Winston Anglin

Personal information
- Date of birth: 27 August 1962
- Place of birth: Jamaica
- Date of death: 5 September 2004 (aged 42)
- Place of death: Discovery Bay, Jamaica
- Position: Midfielder

Senior career*
- Years: Team / Apps / (Gls)
- Wadadah
- Waterhouse
- Violet Kickers
- Village United
- Invaders

International career
- 1987–1993: Jamaica / 37 / (8)

= Winston Anglin =

Jamaican footballer (1962-2004)

Winston Anglin (27 August 1962 – 5 September 2004) was a Jamaican international football player.

==Club career==
Nicknamed Twinny Bug he played for local sides Wadadah F.C., Waterhouse F.C. and Village United F.C. He was one of the island's most consistent, but sharp-tempered midfielders of the 1980s.

==International career==
He also played 83 times for the Reggae Boyz and scored one goal in Jamaica's 2–0 victory over Trinidad and Tobago in the final of the Shell Caribbean Cup in 1991. Also, he scored twice in a World Cup qualifier against Puerto Rico in 1988.

===Drugs offence===
However, his career as a national team player ended in 1995 after he was given an 18-month sentence in the US for cocaine trafficking. Anglin was held at New York's JFK International Airport with 103 ballons of the drug in his stomach. He returned to Jamaica shortly after being released on parole and continued to play club football, doing so well that his supporters waged numerous calls for his return to the national team.

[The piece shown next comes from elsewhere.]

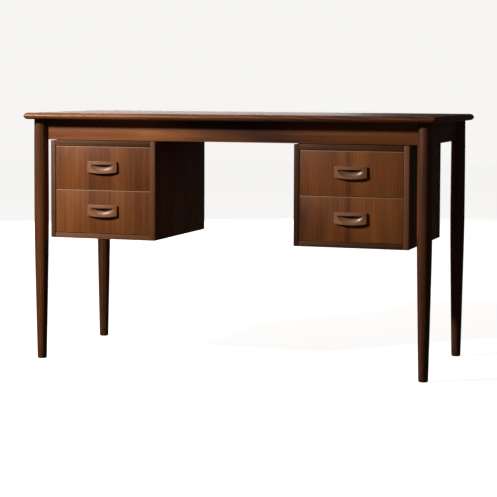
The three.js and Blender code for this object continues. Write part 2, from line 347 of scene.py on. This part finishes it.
def leg_finish():
    finish = Finish("walnut_leg")
    x, y, z = finish.places()
    grain = Grain(finish, x, y, z, heart=(0.3, 0.4), lean=0.02, ring=0.006, seed=7.7)
    patches = finish.noise(x * 90.0, y * 90.0, z * 40.0, detail=3.0).ramp(0.4, 0.75)
    scuffed = z.ramp(SCUFF_HEIGHT, 0.0) * patches
    colour = finish.blend(scuffed * 0.5, grain.colour(shift=-0.17), SCUFFED_FOOT)
    return finish.dress(colour, grain.roughness(0.30), grain.height(), PORE_DEPTH, gloss=0.6)


leg_walnut = leg_finish()
for corner in LEG_CORNERS:
    leg = model_leg(corner)
    leg.data.materials.append(leg_walnut)
    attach(leg, "desk")
    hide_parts(f"leg_{corner}")


# ---------------------------------------------------------------- The aprons
# Four veneered rails that join the legs under the top, with their grain along them. Their arrises are
# eased, and a painted highlight runs along each as a fine paler line.

RAIL_ARRIS = 0.0012
RAIL_HIGHLIGHT_REACH = 0.0030  # how far the painted highlight along an arris reaches
RAIL_ARRIS_HIGHLIGHT = (0.45, 0.21, 0.10, 1.0)


def apron_finish(side, box):
    finish = Finish(f"walnut_rail_{side}")
    x, y, z = finish.places()
    length, through = (x, y) if side in ("front", "back") else (y, x)
    grain = Grain(finish, z, through, length, heart=(0.70, 0.02), lean=0.015, ring=0.011, seed=len(side))
    # darker through the rail's middle, and painted shade that darkens it along its length away from the lamp
    darker_middle_and_painted_falloff = abs(length - 0.02).ramp(0.29, 0.05) * 0.42 + length.ramp(-0.2, 0.5) * 0.14
    # painted highlight: a fine paler line along every arris of the rail
    painted_rail_highlight = edge_nearness(x, y, z, box, RAIL_HIGHLIGHT_REACH)
    colour = finish.blend(painted_rail_highlight * 0.45, grain.colour(shift=0.24 - darker_middle_and_painted_falloff), RAIL_ARRIS_HIGHLIGHT)
    return finish.dress(colour, grain.roughness(0.36), grain.height(), PORE_DEPTH)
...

But his drug conviction and several battles with match officials forced national coaches to ignore his claims for a recall.

==Death==
Like other former Reggae Boyz stars Stephen Malcolm and Peter Cargill, Anglin was killed in a road accident near Discovery Bay. He died in St Ann's Bay hospital after the car he was travelling in overturned on a rural and unlit highway on Jamaica's north coast, hit a rock and landed upside down. He was returning home after watching Jamaica's World Cup qualifier against Panama at the National Stadium in Kingston. According to police reports, he died from severe trauma to the head and body.